> _Task details_:
Restate all of the data exactly.
··· Data
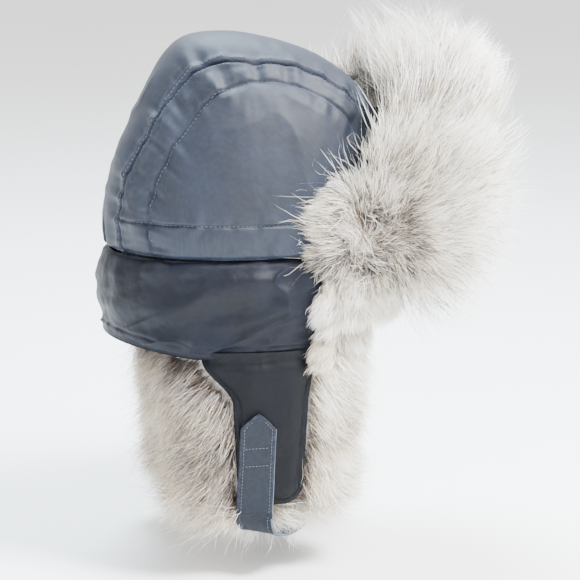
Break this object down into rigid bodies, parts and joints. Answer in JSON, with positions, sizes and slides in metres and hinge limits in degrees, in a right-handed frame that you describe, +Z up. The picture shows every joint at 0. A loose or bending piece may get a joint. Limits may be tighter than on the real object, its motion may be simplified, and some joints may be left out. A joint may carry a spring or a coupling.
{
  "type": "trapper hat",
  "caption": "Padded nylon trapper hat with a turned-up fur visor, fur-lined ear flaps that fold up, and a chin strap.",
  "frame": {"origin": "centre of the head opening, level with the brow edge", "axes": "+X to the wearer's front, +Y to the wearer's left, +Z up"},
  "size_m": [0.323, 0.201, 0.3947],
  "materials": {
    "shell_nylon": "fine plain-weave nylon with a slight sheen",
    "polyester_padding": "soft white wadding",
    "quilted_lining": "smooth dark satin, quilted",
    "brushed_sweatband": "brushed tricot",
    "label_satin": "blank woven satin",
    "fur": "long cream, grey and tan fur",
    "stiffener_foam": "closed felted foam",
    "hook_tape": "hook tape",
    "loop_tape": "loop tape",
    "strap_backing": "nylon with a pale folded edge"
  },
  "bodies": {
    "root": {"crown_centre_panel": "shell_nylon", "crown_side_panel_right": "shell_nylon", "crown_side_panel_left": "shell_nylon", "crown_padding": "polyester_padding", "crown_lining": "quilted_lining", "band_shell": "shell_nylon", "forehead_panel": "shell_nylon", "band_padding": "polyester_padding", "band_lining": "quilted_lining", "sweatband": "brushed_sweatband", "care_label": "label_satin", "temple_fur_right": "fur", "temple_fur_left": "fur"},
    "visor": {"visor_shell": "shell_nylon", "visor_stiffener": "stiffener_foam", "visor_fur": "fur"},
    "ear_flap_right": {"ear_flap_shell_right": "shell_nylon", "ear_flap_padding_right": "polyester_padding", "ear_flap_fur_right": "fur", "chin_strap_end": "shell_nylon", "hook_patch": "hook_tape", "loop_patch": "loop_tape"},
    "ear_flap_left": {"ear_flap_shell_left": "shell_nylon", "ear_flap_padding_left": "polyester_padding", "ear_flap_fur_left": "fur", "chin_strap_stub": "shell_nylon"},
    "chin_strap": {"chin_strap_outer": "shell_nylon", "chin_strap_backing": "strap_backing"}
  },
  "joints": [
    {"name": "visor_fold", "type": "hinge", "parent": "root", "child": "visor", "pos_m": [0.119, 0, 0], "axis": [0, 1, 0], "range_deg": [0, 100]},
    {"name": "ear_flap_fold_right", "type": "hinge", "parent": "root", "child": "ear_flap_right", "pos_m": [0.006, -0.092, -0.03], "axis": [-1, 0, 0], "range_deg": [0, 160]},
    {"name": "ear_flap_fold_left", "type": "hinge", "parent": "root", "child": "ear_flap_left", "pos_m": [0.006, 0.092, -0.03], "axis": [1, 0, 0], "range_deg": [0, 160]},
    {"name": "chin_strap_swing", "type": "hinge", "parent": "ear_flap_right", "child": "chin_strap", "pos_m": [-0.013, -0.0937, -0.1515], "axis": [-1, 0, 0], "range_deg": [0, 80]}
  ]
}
······
> _Result_:
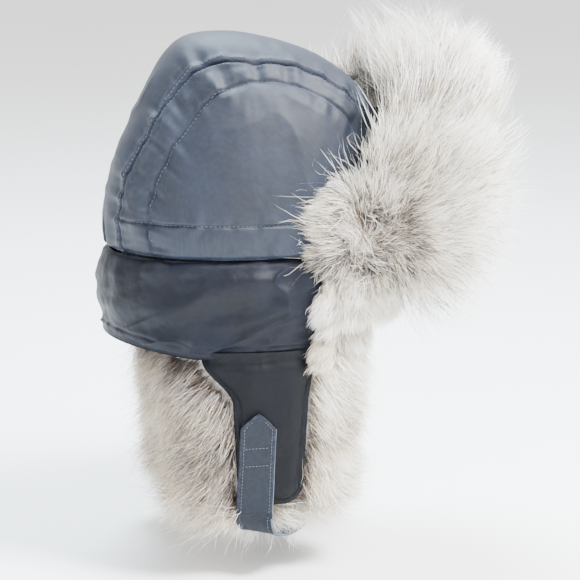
Break this object down into rigid bodies, parts and joints. Answer in JSON, with positions, sizes and slides in metres and hinge limits in degrees, in a right-handed frame that you describe, +Z up. The picture shows every joint at 0. A loose or bending piece may get a joint. Limits may be tighter than on the real object, its motion may be simplified, and some joints may be left out. A joint may carry a spring or a coupling.
{
  "type": "trapper hat",
  "caption": "Padded nylon trapper hat with a turned-up fur visor, fur-lined ear flaps that fold up, and a chin strap.",
  "frame": {"origin": "centre of the head opening, level with the brow edge", "axes": "+X to the wearer's front, +Y to the wearer's left, +Z up"},
  "size_m": [0.323, 0.201, 0.3947],
  "materials": {
    "shell_nylon": "fine plain-weave nylon with a slight sheen",
    "polyester_padding": "soft white wadding",
    "quilted_lining": "smooth dark satin, quilted",
    "brushed_sweatband": "brushed tricot",
    "label_satin": "blank woven satin",
    "fur": "long cream, grey and tan fur",
    "stiffener_foam": "closed felted foam",
    "hook_tape": "hook tape",
    "loop_tape": "loop tape",
    "strap_backing": "nylon with a pale folded edge"
  },
  "bodies": {
    "root": {"crown_centre_panel": "shell_nylon", "crown_side_panel_right": "shell_nylon", "crown_side_panel_left": "shell_nylon", "crown_padding": "polyester_padding", "crown_lining": "quilted_lining", "band_shell": "shell_nylon", "forehead_panel": "shell_nylon", "band_padding": "polyester_padding", "band_lining": "quilted_lining", "sweatband": "brushed_sweatband", "care_label": "label_satin", "temple_fur_right": "fur", "temple_fur_left": "fur"},
    "visor": {"visor_shell": "shell_nylon", "visor_stiffener": "stiffener_foam", "visor_fur": "fur"},
    "ear_flap_right": {"ear_flap_shell_right": "shell_nylon", "ear_flap_padding_right": "polyester_padding", "ear_flap_fur_right": "fur", "chin_strap_end": "shell_nylon", "hook_patch": "hook_tape", "loop_patch": "loop_tape"},
    "ear_flap_left": {"ear_flap_shell_left": "shell_nylon", "ear_flap_padding_left": "polyester_padding", "ear_flap_fur_left": "fur", "chin_strap_stub": "shell_nylon"},
    "chin_strap": {"chin_strap_outer": "shell_nylon", "chin_strap_backing": "strap_backing"}
  },
  "joints": [
    {"name": "visor_fold", "type": "hinge", "parent": "root", "child": "visor", "pos_m": [0.119, 0, 0], "axis": [0, 1, 0], "range_deg": [0, 100]},
    {"name": "ear_flap_fold_right", "type": "hinge", "parent": "root", "child": "ear_flap_right", "pos_m": [0.006, -0.092, -0.03], "axis": [-1, 0, 0], "range_deg": [0, 160]},
    {"name": "ear_flap_fold_left", "type": "hinge", "parent": "root", "child": "ear_flap_left", "pos_m": [0.006, 0.092, -0.03], "axis": [1, 0, 0], "range_deg": [0, 160]},
    {"name": "chin_strap_swing", "type": "hinge", "parent": "ear_flap_right", "child": "chin_strap", "pos_m": [-0.013, -0.0937, -0.1515], "axis": [-1, 0, 0], "range_deg": [0, 80]}
  ]
}